Jika Anak Kita Suka Memukul


 By Arif Saifudin Yudistira*)

     Anak-anak memiliki energi yang kuat. Terkadang orang dewasa sering meremehkan adanya energi anak yang kuat ini. Energi mereka muncul saat mereka marah. Mereka biasanya marah karena keinginan mereka tak dipenuhi.

     Selain itu, anak-anak seperti ini, sering marah karena mereka tergolong anak-anak yang punya keinginan kuat ketika menginginkan sesuatu hal. Biasanya ketika mereka dewasa kelak, anak seperti ini cenderung memiliki kepribadian perfeksionis.
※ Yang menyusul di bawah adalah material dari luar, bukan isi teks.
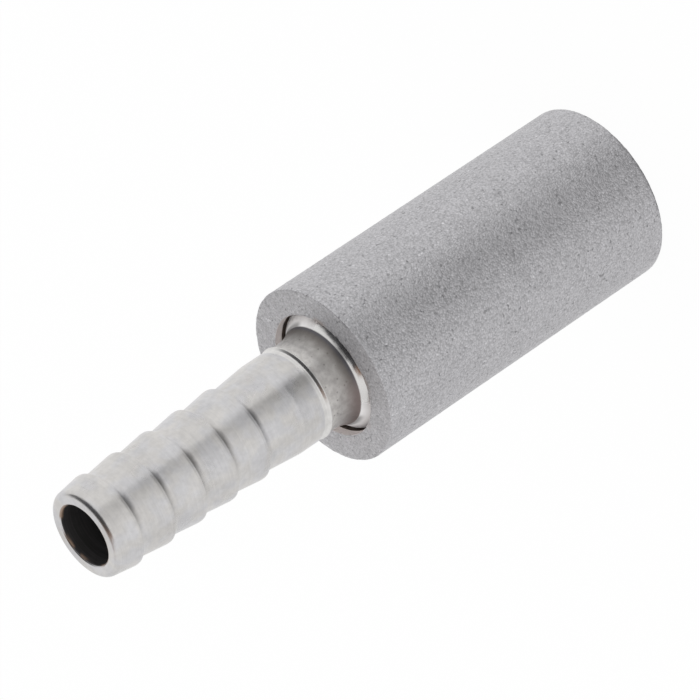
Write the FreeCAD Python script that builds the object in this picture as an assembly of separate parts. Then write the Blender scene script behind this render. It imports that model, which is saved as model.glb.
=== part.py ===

Bila anak tak bisa mendapati apa yang mereka inginkan, ekspresi mereka tak cukup menangis tapi juga melampiaskan dengan pukulan.

     Hal ini tentu saja berbahaya tatkala mereka berhubungan dengan teman sebaya mereka. Selain menyakiti sesama teman, anak yang suka memukul menjadi semakin terpinggirkan saat teman-teman mereka menjauhinya.

     Bukan hal mudah memang membentuk karakter anak. Kita bisa mengajarkan mereka untuk melampiaskan besarnya energi yang mereka punya pada saluran yang tepat. Itulah mengapa di era sekarang, beladiri tak lagi asing bagi anak-anak. Meski anak usia Sekolah Dasar (SD) sudah diberi pelajaran beladiri, hal itu bukanlah sesuatu yang berlebihan. Mereka memerlukan beladiri untuk menyalurkan energi yang besar pada tubuh mereka yang tak sepenuhnya bisa dikeluarkan melalui permainan biasa seperti sepakbola dan sebagainya.

     Namun, bila dilihat era sekarang di kota-kota besar, anak-anak hendak belajar bela diri justru karena motif lain seperti karena pengaruh sinetron atau dari keinginan orangtuanya. Di kota-kota besar, fenomena saling membully sudah jadi biasa. Orang tua yang anaknya sering dibully kemudian termotivasi untuk menggerakkan anaknya ikut beladiri. Akibatnya anak-anak justru tak dididik untuk menjadi pemaaf tapi sebaliknya diajari untuk dendam.

     Cerita ini saya temukan saat murid saya ikut ajang turnamen Tapak Suci di UNS. Orang tua murid semula khawatir saat melihat jagoannya tanding karena musuh yang dihadapi adalah orang Jawa Timur. Bukan rahasia lagi kalau anak-anak kontingen dari Jawa Timur cenderung "keras". Benar saja, bila peserta sebelumnya ditendang sampai patah tulang, orang tua murid saya justru lega saat tahu anaknya tak sampai patah tulang. Saya bersyukur pula melihat kebiasaan murid saya yang dulu suka memukul saat berkelahi, menemukan ruangnya.

     Ini didukung penuh oleh orangtua nya. Yang membuat bangga, saat maju atas nama sekolah, meski pertama kali tanding, murid saya mendapatkan juara 3. Tentu saja cerita murid saya hanya salah satu cara membuat anak-anak kita bisa mengontrol emosi diri. Mereka belajar meluapkan energi mereka pada waktu yang tepat.

     Tapi memang tak cukup dengan membekali anak beladiri sebagai wadah pelampiasan bagi energi fisiknya. Selain itu, diperlukan pendampingan orang tua agar energi yang besar pada anak tak digunakan untuk menyakiti orang lain, bahkan memukul temannya sendiri.

     Terakhir, barangkali, anak kita yang condong kepada kecerdasan kinestetik , mereka memerlukan olah raga, atau aktivitas belajar yang tak monoton dan membuat mereka gembira dengan menggerakkan tubuh mereka. Orang tua ataupun guru masih memiliki kewajiban mendampingi mereka, serta memberikan petuah agar anak-anak hidup damai berdampingan dengan teman-temannya, bukan malah sebaliknya jago beladiri dan membuat teman-temannya sakit dan celaka.

* Arif Yudistira, peminat dunia pendidikan dan anak, Pengasuh Mim Pk Kartasura, Penulis Buku Ngrasani !!! (2016)

Tulisan dimuat di anggunpaudkemendikbud 25 mei 2017

Komentar

  1. Bentuk perhatian kepada anak adalah mendampingi disaat anak butuh pendampingan seperti menemani belajar dan mengeksplorasi kemampuan nya.

    Namun disaat anak harus belajar mandiri orang tua tinggal memantau dan mengarahkannya.